• Description of the task: Go through the listing and write out all of it exactly.
━━━ Provided data ━━━
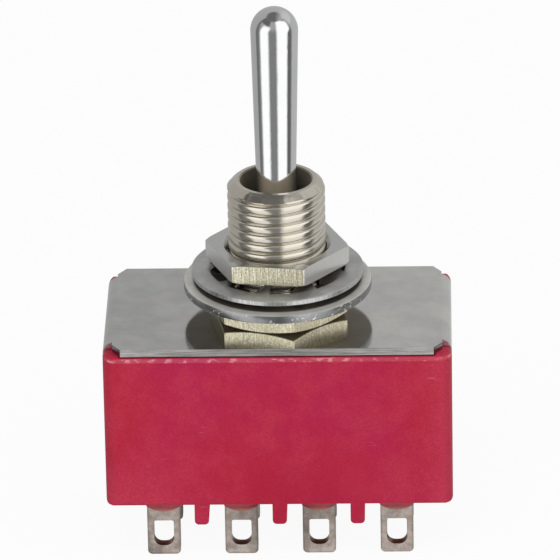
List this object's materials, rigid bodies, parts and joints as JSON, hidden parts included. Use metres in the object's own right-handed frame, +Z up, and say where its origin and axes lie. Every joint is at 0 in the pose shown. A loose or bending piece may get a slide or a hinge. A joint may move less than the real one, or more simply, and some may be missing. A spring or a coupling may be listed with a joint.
{
  "type": "panel toggle switch",
  "caption": "Miniature panel toggle switch: chromed bat lever in a threaded bushing with nut, washer and ring, red case under a steel cover, rows of solder lugs below.",
  "frame": {"origin": "on the bushing's axis, level with the tips of the solder lugs", "axes": "+Z up along the bushing, +X along the row of poles, -Y towards the front; the lever is stored tilted back towards +Y"},
  "size_m": [0.0226, 0.0132, 0.0351],
  "materials": {
    "moulded_case": "satin moulded",
    "cover_steel": "bright rolled",
    "bushing_nickel": "nickel plated",
    "lever_chrome": "polished",
    "pin_steel": "ground",
    "carrier_nylon": "moulded",
    "spring_wire": "drawn wire",
    "plunger_acetal": "moulded",
    "contact_silver": "silver plated",
    "terminal_tinned": "tinned copper alloy",
    "seal_epoxy": "cured resin",
    "nut_nickel": "nickel plated",
    "ring_steel": "plated",
    "washer_steel": "plated"
  },
  "bodies": {
    "switch_body": {"case": "moulded_case", "cover_plate": "cover_steel", "bushing": "bushing_nickel", "front_terminal_1": "terminal_tinned", "front_terminal_2": "terminal_tinned", "front_terminal_3": "terminal_tinned", "front_terminal_4": "terminal_tinned", "common_terminal_1": "terminal_tinned", "common_terminal_2": "terminal_tinned", "common_terminal_3": "terminal_tinned", "common_terminal_4": "terminal_tinned", "rear_terminal_1": "terminal_tinned", "rear_terminal_2": "terminal_tinned", "rear_terminal_3": "terminal_tinned", "rear_terminal_4": "terminal_tinned", "terminal_seal_1": "seal_epoxy", "terminal_seal_2": "seal_epoxy", "terminal_seal_3": "seal_epoxy", "terminal_seal_4": "seal_epoxy", "back_nut": "nut_nickel", "locating_ring": "ring_steel", "lock_washer": "washer_steel", "mounting_nut": "nut_nickel"},
    "lever": {"toggle_lever": "lever_chrome", "pivot_pin": "pin_steel", "actuator_carrier": "carrier_nylon", "plunger_spring_1": "spring_wire", "plunger_spring_2": "spring_wire", "plunger_spring_3": "spring_wire", "plunger_spring_4": "spring_wire"},
    "plunger_1": {"plunger_1": "plunger_acetal"},
    "plunger_2": {"plunger_2": "plunger_acetal"},
    "plunger_3": {"plunger_3": "plunger_acetal"},
    "plunger_4": {"plunger_4": "plunger_acetal"},
    "rocker_1": {"rocker_contact_1": "contact_silver"},
    "rocker_2": {"rocker_contact_2": "contact_silver"},
    "rocker_3": {"rocker_contact_3": "contact_silver"},
    "rocker_4": {"rocker_contact_4": "contact_silver"}
  },
  "joints": [
    {"name": "lever_swing", "type": "hinge", "parent": "switch_body", "child": "lever", "pos_m": [0, 0, 0.0201], "axis": [1, 0, 0], "range_deg": [0, 25]},
    {"name": "plunger_slide_1", "type": "slide", "parent": "lever", "child": "plunger_1", "axis": [0, 0.2164, 0.9763], "range_m": [0, 0.0006], "stiffness_N_per_m": 300, "springref_m": -0.001, "deforming": ["plunger_spring_1"]},
    {"name": "plunger_slide_2", "type": "slide", "parent": "lever", "child": "plunger_2", "axis": [0, 0.2164, 0.9763], "range_m": [0, 0.0006], "stiffness_N_per_m": 300, "springref_m": -0.001, "deforming": ["plunger_spring_2"]},
    {"name": "plunger_slide_3", "type": "slide", "parent": "lever", "child": "plunger_3", "axis": [0, 0.2164, 0.9763], "range_m": [0, 0.0006], "stiffness_N_per_m": 300, "springref_m": -0.001, "deforming": ["plunger_spring_3"]},
    {"name": "plunger_slide_4", "type": "slide", "parent": "lever", "child": "plunger_4", "axis": [0, 0.2164, 0.9763], "range_m": [0, 0.0006], "stiffness_N_per_m": 300, "springref_m": -0.001, "deforming": ["plunger_spring_4"]},
    {"name": "rocker_swing_1", "type": "hinge", "parent": "switch_body", "child": "rocker_1", "pos_m": [-0.00762, 0, 0.00635], "axis": [1, 0, 0], "range_deg": [-16, 0]},
    {"name": "rocker_swing_2", "type": "hinge", "parent": "switch_body", "child": "rocker_2", "pos_m": [-0.00254, 0, 0.00635], "axis": [1, 0, 0], "range_deg": [-16, 0]},
    {"name": "rocker_swing_3", "type": "hinge", "parent": "switch_body", "child": "rocker_3", "pos_m": [0.00254, 0, 0.00635], "axis": [1, 0, 0], "range_deg": [-16, 0]},
    {"name": "rocker_swing_4", "type": "hinge", "parent": "switch_body", "child": "rocker_4", "pos_m": [0.00762, 0, 0.00635], "axis": [1, 0, 0], "range_deg": [-16, 0]}
  ],
  "couplings": [
    {"joint": "rocker_swing_1", "follows": "lever_swing", "ratio": -0.64},
    {"joint": "rocker_swing_2", "follows": "lever_swing", "ratio": -0.64},
    {"joint": "rocker_swing_3", "follows": "lever_swing", "ratio": -0.64},
    {"joint": "rocker_swing_4", "follows": "lever_swing", "ratio": -0.64}
  ]
}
━━━
• Reply:
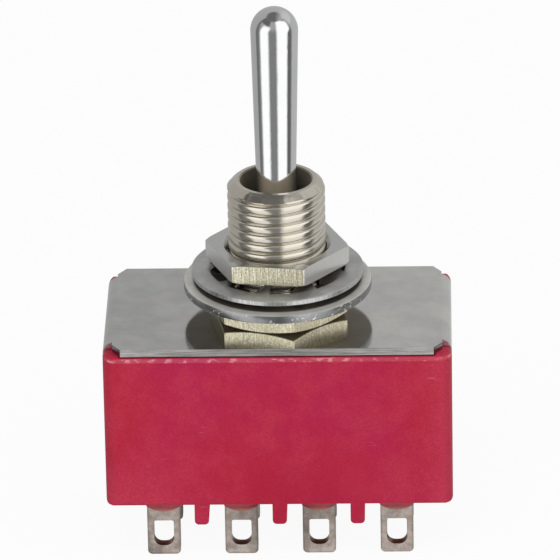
List this object's materials, rigid bodies, parts and joints as JSON, hidden parts included. Use metres in the object's own right-handed frame, +Z up, and say where its origin and axes lie. Every joint is at 0 in the pose shown. A loose or bending piece may get a slide or a hinge. A joint may move less than the real one, or more simply, and some may be missing. A spring or a coupling may be listed with a joint.
{
  "type": "panel toggle switch",
  "caption": "Miniature panel toggle switch: chromed bat lever in a threaded bushing with nut, washer and ring, red case under a steel cover, rows of solder lugs below.",
  "frame": {"origin": "on the bushing's axis, level with the tips of the solder lugs", "axes": "+Z up along the bushing, +X along the row of poles, -Y towards the front; the lever is stored tilted back towards +Y"},
  "size_m": [0.0226, 0.0132, 0.0351],
  "materials": {
    "moulded_case": "satin moulded",
    "cover_steel": "bright rolled",
    "bushing_nickel": "nickel plated",
    "lever_chrome": "polished",
    "pin_steel": "ground",
    "carrier_nylon": "moulded",
    "spring_wire": "drawn wire",
    "plunger_acetal": "moulded",
    "contact_silver": "silver plated",
    "terminal_tinned": "tinned copper alloy",
    "seal_epoxy": "cured resin",
    "nut_nickel": "nickel plated",
    "ring_steel": "plated",
    "washer_steel": "plated"
  },
  "bodies": {
    "switch_body": {"case": "moulded_case", "cover_plate": "cover_steel", "bushing": "bushing_nickel", "front_terminal_1": "terminal_tinned", "front_terminal_2": "terminal_tinned", "front_terminal_3": "terminal_tinned", "front_terminal_4": "terminal_tinned", "common_terminal_1": "terminal_tinned", "common_terminal_2": "terminal_tinned", "common_terminal_3": "terminal_tinned", "common_terminal_4": "terminal_tinned", "rear_terminal_1": "terminal_tinned", "rear_terminal_2": "terminal_tinned", "rear_terminal_3": "terminal_tinned", "rear_terminal_4": "terminal_tinned", "terminal_seal_1": "seal_epoxy", "terminal_seal_2": "seal_epoxy", "terminal_seal_3": "seal_epoxy", "terminal_seal_4": "seal_epoxy", "back_nut": "nut_nickel", "locating_ring": "ring_steel", "lock_washer": "washer_steel", "mounting_nut": "nut_nickel"},
    "lever": {"toggle_lever": "lever_chrome", "pivot_pin": "pin_steel", "actuator_carrier": "carrier_nylon", "plunger_spring_1": "spring_wire", "plunger_spring_2": "spring_wire", "plunger_spring_3": "spring_wire", "plunger_spring_4": "spring_wire"},
    "plunger_1": {"plunger_1": "plunger_acetal"},
    "plunger_2": {"plunger_2": "plunger_acetal"},
    "plunger_3": {"plunger_3": "plunger_acetal"},
    "plunger_4": {"plunger_4": "plunger_acetal"},
    "rocker_1": {"rocker_contact_1": "contact_silver"},
    "rocker_2": {"rocker_contact_2": "contact_silver"},
    "rocker_3": {"rocker_contact_3": "contact_silver"},
    "rocker_4": {"rocker_contact_4": "contact_silver"}
  },
  "joints": [
    {"name": "lever_swing", "type": "hinge", "parent": "switch_body", "child": "lever", "pos_m": [0, 0, 0.0201], "axis": [1, 0, 0], "range_deg": [0, 25]},
    {"name": "plunger_slide_1", "type": "slide", "parent": "lever", "child": "plunger_1", "axis": [0, 0.2164, 0.9763], "range_m": [0, 0.0006], "stiffness_N_per_m": 300, "springref_m": -0.001, "deforming": ["plunger_spring_1"]},
    {"name": "plunger_slide_2", "type": "slide", "parent": "lever", "child": "plunger_2", "axis": [0, 0.2164, 0.9763], "range_m": [0, 0.0006], "stiffness_N_per_m": 300, "springref_m": -0.001, "deforming": ["plunger_spring_2"]},
    {"name": "plunger_slide_3", "type": "slide", "parent": "lever", "child": "plunger_3", "axis": [0, 0.2164, 0.9763], "range_m": [0, 0.0006], "stiffness_N_per_m": 300, "springref_m": -0.001, "deforming": ["plunger_spring_3"]},
    {"name": "plunger_slide_4", "type": "slide", "parent": "lever", "child": "plunger_4", "axis": [0, 0.2164, 0.9763], "range_m": [0, 0.0006], "stiffness_N_per_m": 300, "springref_m": -0.001, "deforming": ["plunger_spring_4"]},
    {"name": "rocker_swing_1", "type": "hinge", "parent": "switch_body", "child": "rocker_1", "pos_m": [-0.00762, 0, 0.00635], "axis": [1, 0, 0], "range_deg": [-16, 0]},
    {"name": "rocker_swing_2", "type": "hinge", "parent": "switch_body", "child": "rocker_2", "pos_m": [-0.00254, 0, 0.00635], "axis": [1, 0, 0], "range_deg": [-16, 0]},
    {"name": "rocker_swing_3", "type": "hinge", "parent": "switch_body", "child": "rocker_3", "pos_m": [0.00254, 0, 0.00635], "axis": [1, 0, 0], "range_deg": [-16, 0]},
    {"name": "rocker_swing_4", "type": "hinge", "parent": "switch_body", "child": "rocker_4", "pos_m": [0.00762, 0, 0.00635], "axis": [1, 0, 0], "range_deg": [-16, 0]}
  ],
  "couplings": [
    {"joint": "rocker_swing_1", "follows": "lever_swing", "ratio": -0.64},
    {"joint": "rocker_swing_2", "follows": "lever_swing", "ratio": -0.64},
    {"joint": "rocker_swing_3", "follows": "lever_swing", "ratio": -0.64},
    {"joint": "rocker_swing_4", "follows": "lever_swing", "ratio": -0.64}
  ]
}